In the news today: President George W. Bush said today that the war in Iraq was worth the sacrifice. We contend he prove it by sending Jenna. Tom Cruise announced that we are not alone, apparently there are poor people on Earth as well as half baked celebrities. He reasserted his dislike of psychiatrists while we contend he is in dire need of their services. Cults are sad, especially when they do not end in Kool Aid. William Rehnquist still has not died due to Alex Vance’s absence from the Supreme Court. Vice-President Kipp dispatched Mr. Vance to the Federal Capital to photograph the Chief Justice during this process as well as the Senate’s eventual circus of a nomination process. When asked why she did not do it herself the Vice-President shouted, “BORING! WEAK!” at every mention of the Supreme Court. That is the news in brief.
I told someone today that she needed to think before she spoke. I should get to wear a big, scarlet “H” on my shirt all day for “hypocrite.” I have one thing in life that they can never take away from me, it is not my dignity – I have none, it is my chutzpah. If I have one thing, I have chutzpah.
I figured out why people in Kentucky are so stupid. We do all our best thinking in the bathroom – primarily on the toilet or in the shower. How can a state so devoid of indoor plumbing be expected to produce an Einstein? I contend that it cannot.
In other news, this section of graduate school is quickly ending. We are buried in a blizzard of papers, homework, and generalized things to do. I still have not finished my memoir piece and my literary agent refuses to read it.
Yesterday while I was out walking on the Plum Creek Trail I noticed that there was an animal on the trail. I first took it to be a bear because Meredith Elaine encountered a bear while she was jogging. Although this bear did not eat her, I am pretty sure a bear would eat me. Meredith Elaine has three things going for her that I do not: she is cute, she is useful, and people would miss Meredith Elaine if she disappeared. Sure, people would notice me missing but I no one would be devastated.

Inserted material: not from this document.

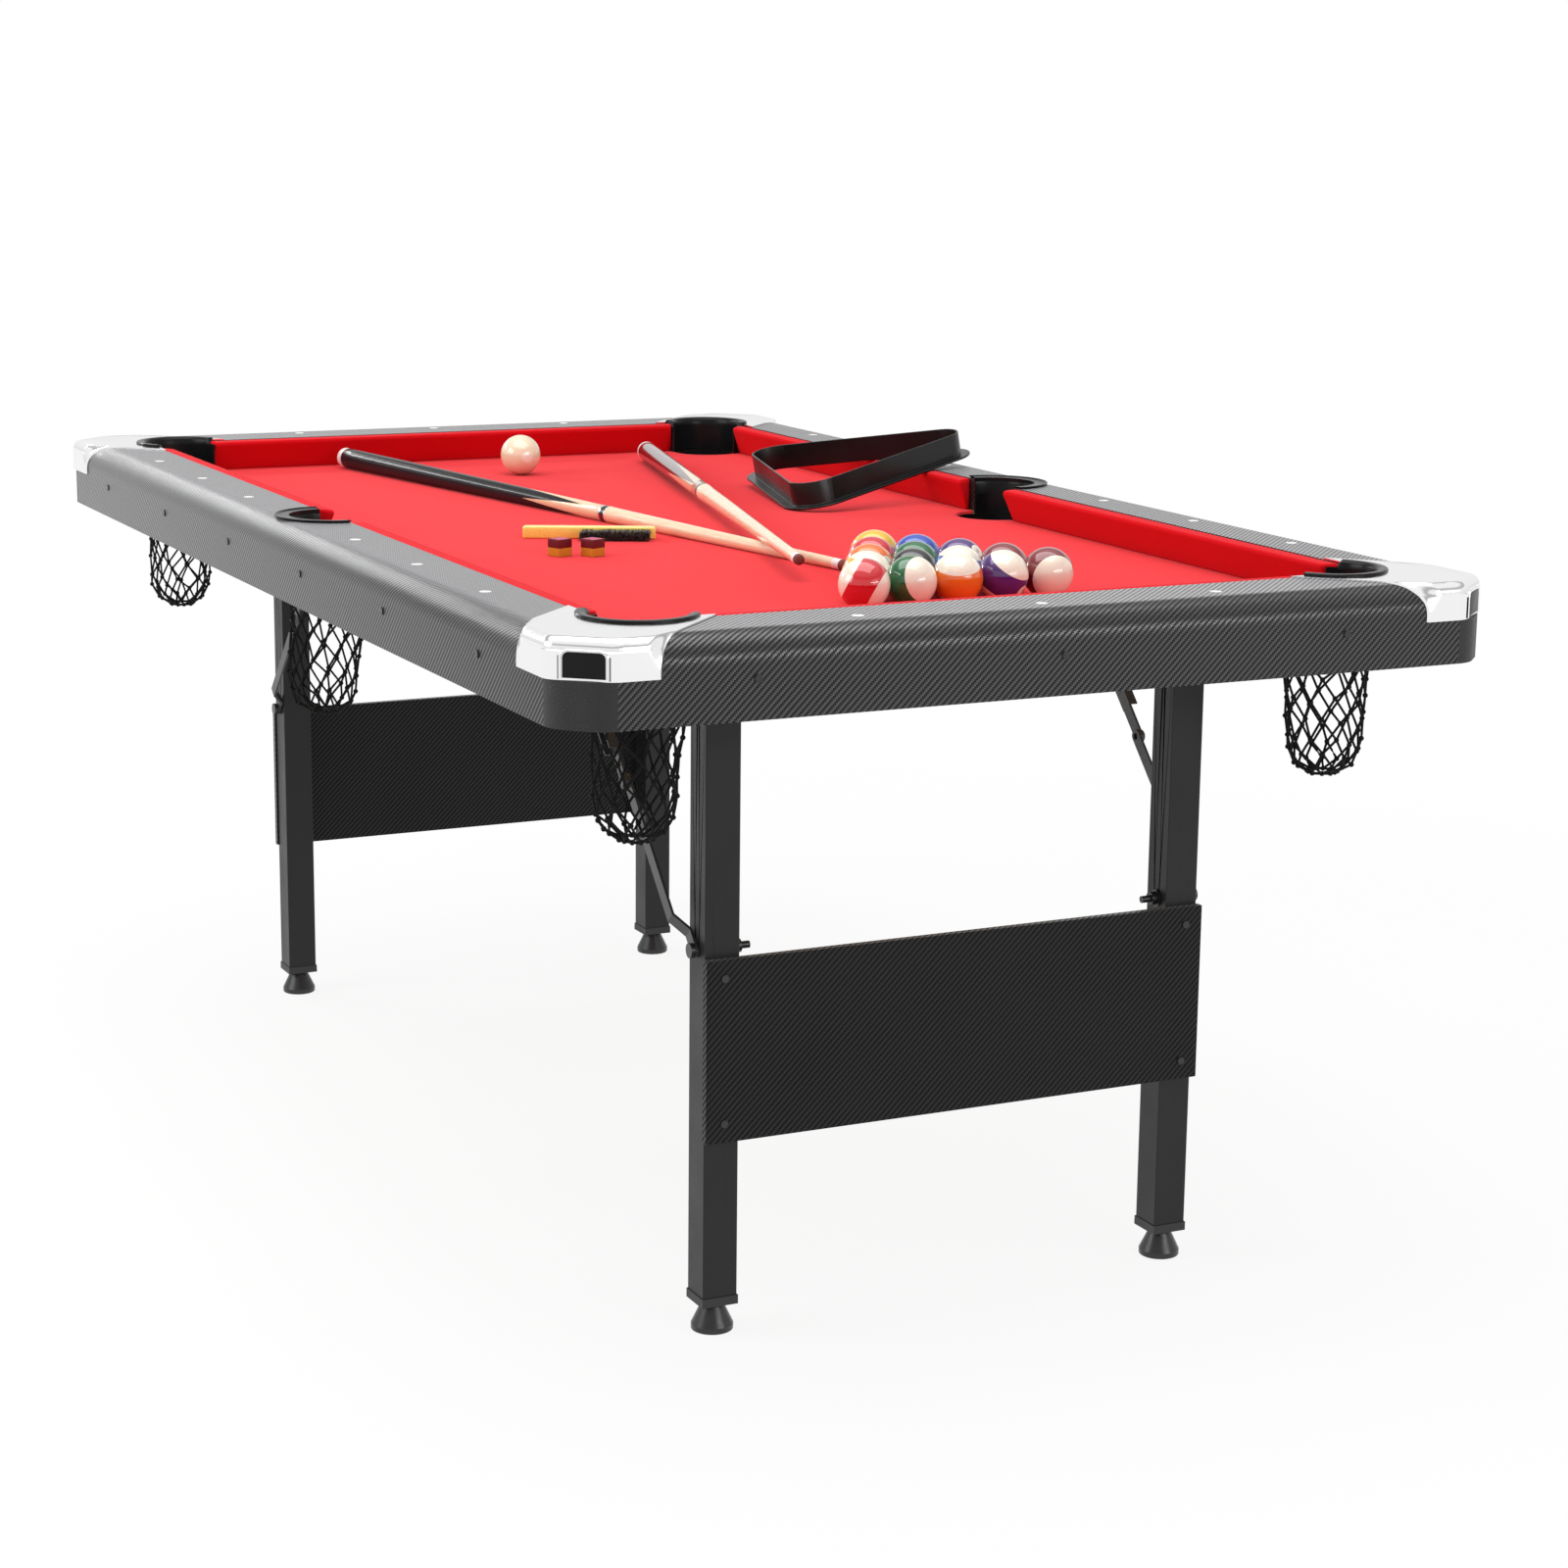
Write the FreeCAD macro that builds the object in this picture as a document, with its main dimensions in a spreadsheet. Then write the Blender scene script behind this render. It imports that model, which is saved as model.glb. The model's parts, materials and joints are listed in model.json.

A case in point is this: the people I work with at my part-time job has expressed to be that they miss me and cannot wait for me to come home while the people I teach with hope I am eaten by a large animal while I am out west. I think that those blood-thirsty rabbits may make their wishes come true.
This animal, however, was not a bear. It was a cow. I had no idea what to do but I was told today that I should have called the Sheriff and they would have come and taken care of the cow. I have seen how cows are “taken care of.” I rented Napoleon Dynamite. That is just sick.
I decided to try to communicate with the cow but it did not want to talk to me at first. I mooed and mooed but it did not want to talk but eventually it did saw moo back to me. I was pleased. I did not take her picture because it was too dark. I did not touch her udders because it was our first date and I am a gentleman and a scholar. Sarah called me a liar, but under close scrutiny, my story holds up. The weird stuff only happens when I cannot take a picture. I was going to ride it back into town but then I realized that I would have to touch the cow to ride it
Was it worth the sacrifice to you?
Posted by: Sommer | Thursday, 30 June 2005 at 01:50 AM
There are many good things that can come out of the situation in Iraq, but all of those things are long term and abstract at this point in history. Ask me again in ten and twenty years.
Posted by: Christopher | Thursday, 30 June 2005 at 07:44 AM
Here, Here for drafting Jenna.
Posted by: CGG | Thursday, 30 June 2005 at 11:05 AM
first of all, you would be VERY VERY VERY missed by yours truly if you disappeared. second, you made my day. seriously.
Posted by: meredith elaine | Thursday, 30 June 2005 at 11:08 AM
Being unkind to someone in Akron, OH is like kicking a man when he's down.